Çöpçülerin aldığı parada kimsenin gözü olamaz...
***
Gün geldi ekmek kapılarında işler yolunda gitmemeye başladı.
Seslerini çıkaramadılar...
Zaten seslerini çıkarsalar kim duyacaktı?
Tehlikeyi gördüler...
Tehlikenin ayak seslerinin kapılarına dayandığını da duydular...
Sonunda önce Sosyal Sigorta ve İhtiyat Sandığı yatırımları yatırılmadı.
Ardından maaş ödemeleri topalladı...
Önce gecikmeli ödendiler...
Sonra gecikmeli ödemeler ödemenin olmadığı aylara dönüştü.
Belediye çalışanlarının çocukları karıları hasta oldu, hastaneye gidemediler.
Okul açılırken çocuklarını okula hazırlayamadılar...
Bayram geldi evin reisi olarak utandılar.
Başlara öne eğildi...
Anayasa, işleyen parasını alacak der...
Belediyede işlediler ama para yerine hava aldılar...
Bıçak kemiğe dayanınca sokağa döküldüler...
Bastığı yeri bilmeyen başlar, duvar gibi sağır oldu...
Tutuklanıp kodese konuldular...
Pes etmeyecekleri anlaşılınca salıverildi tutuklananlar...
Ya da yargı oyununu bozdu baskıcı unsurların...
... Ve ekmeklerinin peşinde koşanlar sonunda terörist de ilan edildi.

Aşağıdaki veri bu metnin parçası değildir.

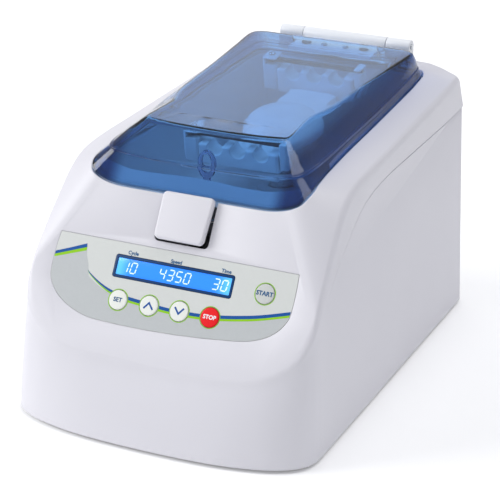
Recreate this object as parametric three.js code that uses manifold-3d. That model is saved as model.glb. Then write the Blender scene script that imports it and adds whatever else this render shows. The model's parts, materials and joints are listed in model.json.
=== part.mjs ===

Nazım Hikmet’in “Vatan Hainiyim” şiirini yıllar önce Saray Önünde okumuştum...
Yaşlı bir amca yanıma gelip, “Bir daha oku oğlum” demişti.
Bir daha okumuştum...
Aklıma geldi aynı şiir...
Ama hainlik yerine teröristlik yerleşti mısralara...
İşleyip, emeğin karşılığını alamayan, ekmek kapısı çalışanların değil hortumcuların çıkar yuvası olunca baş kaldıran insanların mücadelesi terör, onlar da teröristse kimse kusura bakmasın ben de onlarla birlikte teröristim...
Günün sözü:
Emeğin çalınmasına göz yuman hırsızın iş birlikçisidir.